You could do the same for all sorts of topics: Want a sports commentator AI, use sports related subreddits; an AI that supports you in writing a novel, use creative writing subreddits etc. Don’t want your AI to spew political opinions, exclude political subreddits from your data; don’t want it to use offensive language, only use well-moderated subreddits etc.
This presumes that Reddit is populated by so-called experts answering questions and posting in those subs.
But the vast overwhelming truth is that most people pretending to be experts are just regurgitating the answers they heard from another reddit post, and so on, and so on.
You might as well just train your AI on the “confidently incorrect” sub and call it a day.
Ai:
😭 I’m trying
I wonder if Google’s unlimited legal budget plays a role. Not a lawyer, so probably way off here…
But, for example, reddit’s success in part depends on Google ingesting their data — reddit shows up in Google searches all the time, which can only happen if Google uses reddit’s content. So reddit telling Google “you can’t use our content” doesn’t work, and they need to say something like, “you can use our content for search results but you can’t consume it as training data.”
This is a pretty straightforward statement/request/demand, but one could imagine Google lawyers maliciously complying and throwing their hands up dramatically, claiming “well we use some amount of AI in our search results, so if we can’t use your content for AI training then we can’t risk using it for search results.” Which would, I imagine, really, really hurt reddit (no Google results would be catastrophic I suspect).
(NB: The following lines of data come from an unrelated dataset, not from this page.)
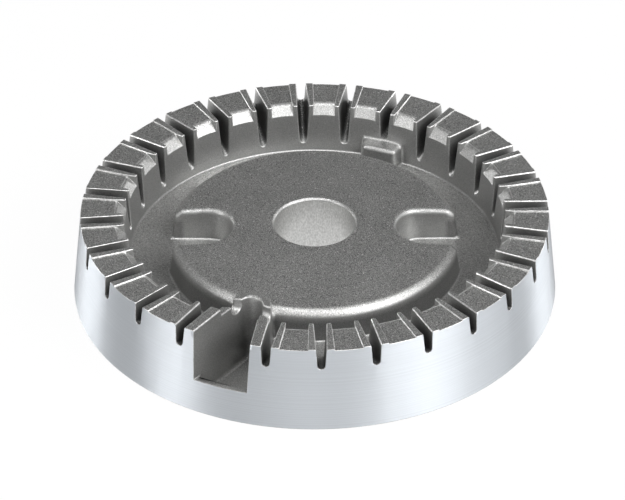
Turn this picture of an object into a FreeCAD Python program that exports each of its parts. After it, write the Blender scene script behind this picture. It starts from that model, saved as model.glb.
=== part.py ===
"""Gas burner head: one aluminium casting with a slotted flame ring round a raised island.

Frame: millimetres, +Z up, origin on the bore's axis in the base plane.
-Y is the side of the igniter notch and +Y the side of the lug opposite to it.
"""
import FreeCAD, Part
import math
import os
import re

import Sketcher
from FreeCAD import Vector

NODE = "burner_head"

SIZES = (
    ("top_radius", 50.0, "outer radius of the ring at its top"),
    ("skirt_flare", 2.0, "how far the skirt's foot stands out past the ring's top"),
    ("burner_height", 19.0, "base plane to the tops of the teeth"),
    ("skirt_wall", 2.6, "thickness of the skirt at the base plane"),
    ("skirt_lean", 1.2, "how far the skirt's inner face leans in, up to the ring's hollow"),
    ("ring_width", 9.25, "radial length of a tooth at its top"),
    ("ring_wall", 2.8, "thickness of the ring's inner wall"),
    ("ring_wall_lean", 0.85, "how far the ring's inner face leans in, down to the channel"),
    ("channel_width", 8.2, "width of the gas channel at its floor"),
    ("channel_floor_height", 7.6, "base plane to the channel floor"),
    ("floor_thickness", 2.6, "thickness of the channel floor"),
    ("island_wall", 2.6, "thickness of the island's side wall at the island's edge"),
    ("island_wall_lean", 0.85, "how far the island's side leans in, up to its edge"),
    ("island_edge_height", 14.35, "base plane to the island's top at its edge"),
    ("island_rim_height", 15.95, "base plane to the island's top at the throat"),
    ("island_roof", 2.6, "thickness of the island's top at its edge"),
    ("island_edge_flat", 1.2, "reach of the flat that breaks the island's edge, along each side"),
    ("throat_radius", 8.65, "inner radius of the central throat"),
    ("throat_rim_flat", 0.5, "reach of the flat that breaks the throat's upper rim"),
    ("throat_wall", 2.5, "thickness of the throat tube below the island"),
    ("throat_end_height", 1.0, "base plane to the lower end of the throat tube"),
    ("slot_pitch", 13.0, "degrees from one flame slot to the next"),
    ("slots_each_side", 13, "flame slots on each side of the lug's slot"),
    ("slot_bottom_radius", 0.8, "radius of a slot's rounded bottom"),
    ("slot_draft", 3.9, "degrees that each side of a slot leans out"),
    ("slot_outer_depth", 4.8, "depth of a slot at the ring's outer top edge"),
    ("slot_inner_depth", 9.15, "depth of a slot at the ring's inner top edge"),
    ("slot_floor", 2.6, "metal left between the slots' inner ends and the ring's hollow"),
    ("lug_slot_inner_depth", 6.55, "depth of the slot over the lug, at its inner end"),
    ("pad_drop", 0.28, "depth of a tooth's pad below the lips beside it"),
    ("pad_length", 7.5, "radial length of a tooth's pad"),
    ("pad_outer_width", 5.9, "width of a pad at the ring's outer edge"),
    ("pad_inner_width", 4.75, "width of a pad at its inner end, and of the bevel there"),
    ("bevel_angle", 48.0, "degrees that the bevel falls from the pad's inner end"),
    ("bay_angle", 22.5, "degrees from +X to the axis of the island's two bays"),
    ("bay_run", 8.3, "island's foot in to the centre of a bay's round end"),
    ("bay_radius", 6.0, "radius of a bay's round end, half of its width"),
    ("bay_wall", 2.4, "thickness of the wall round a bay, below the island"),
    ("notch_setback", 2.9, "island's foot out to the centre of the notch's round end"),
    ("notch_end_radius", 2.55, "radius of the notch's round end"),
    ("notch_flare", 13.6, "degrees that each side of the notch opens outward"),
    ("notch_floor_height", 2.7, "base plane to the floor of the notch"),
    ("notch_floor_thickness", 2.2, "thickness of that floor"),
    ("notch_wall", 1.75, "thickness of the wall round the notch, at its top"),
    ("notch_wall_drop", 1.5, "depth of that wall's top below the tooth tops"),
    ("notch_wall_draft", 1.5, "degrees of draft on the outside of that wall"),
    ("sill_height", 7.5, "base plane to the sill across the notch's mouth"),
    ("sill_thickness", 1.5, "thickness of the sill at its top"),
    ("port_angle", 73.0, "degrees from the notch's axis to each of its side ports"),
    ("port_radius", 1.35, "radius of a port's rounded bottom, half of its width"),
    ("port_depth", 2.4, "depth of a port below the top of the notch's wall"),
    ("lug_front_width", 8.0, "width of the lug's top at its front"),
    ("lug_back_width", 9.4, "width of the lug's top at the ring's inner wall"),
    ("lug_reach", 4.05, "how far the lug stands in from the ring's inner top edge"),
    ("lug_height", 12.0, "base plane to the top of the lug"),
    ("wall_draft", 3.0, "degrees of draft on the bays, the notch and the lug"),
    ("joint_overlap", 0.6, "how far an added wall runs into the metal that carries it"),
    ("overshoot", 2.0, "how far a cut runs on past the metal"),
)

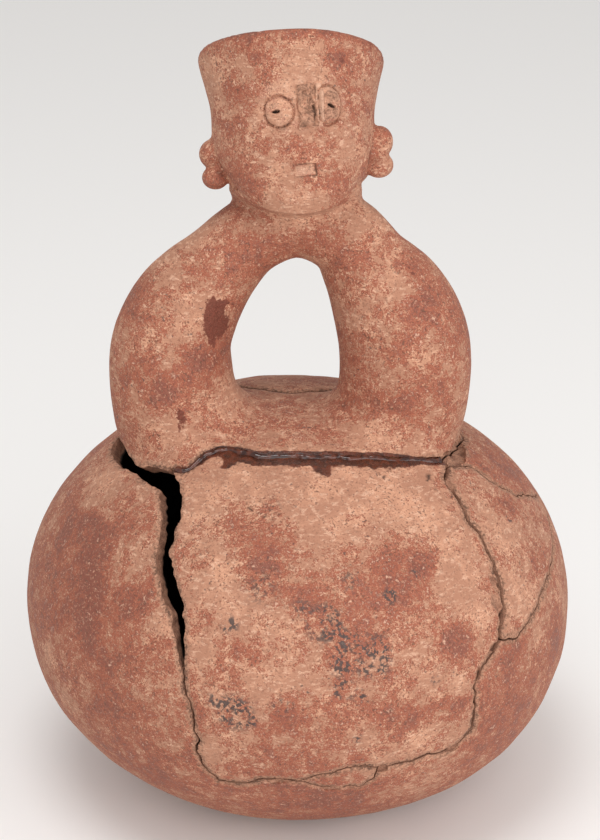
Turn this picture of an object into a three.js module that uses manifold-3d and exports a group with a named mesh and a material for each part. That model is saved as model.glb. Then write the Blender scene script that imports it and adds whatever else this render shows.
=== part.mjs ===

So, perhaps the “low” 60M figure is just Google using their leverage.
Or not. As a random person on the Internet, I can say I’m probably not contributing anything meaningful here…
I’m personally curious whether Reddit actually has any ability to protect that database. I don’t remember Reddit TOS, but usually those things give them license to use and copy the data, maybe even to sell it, but not actually the copyright on it. So if someone made a Reddit scraper and copied the comments, wouldn’t only the actual commenter be able to sue?
$60M may be reflecting that, in that it’s more a convenience fee to shield Google against individual Redditors going after them than something that Reddit itself could actually sue over.
Considering it’s all full of Nazis and bots, and if you get to filter all of them out you’re left with reposts and low quality memes followed by comments that represent the hostile side of each of us… I’d say anything over $5 is a good deal for spez.
Now, I hope Google uses this data exclusively for detecting inappropriate answers. Can you imagine it giving answers based on the endless threads i of " I’m not your mate, bro; I’m not your bro, dude…".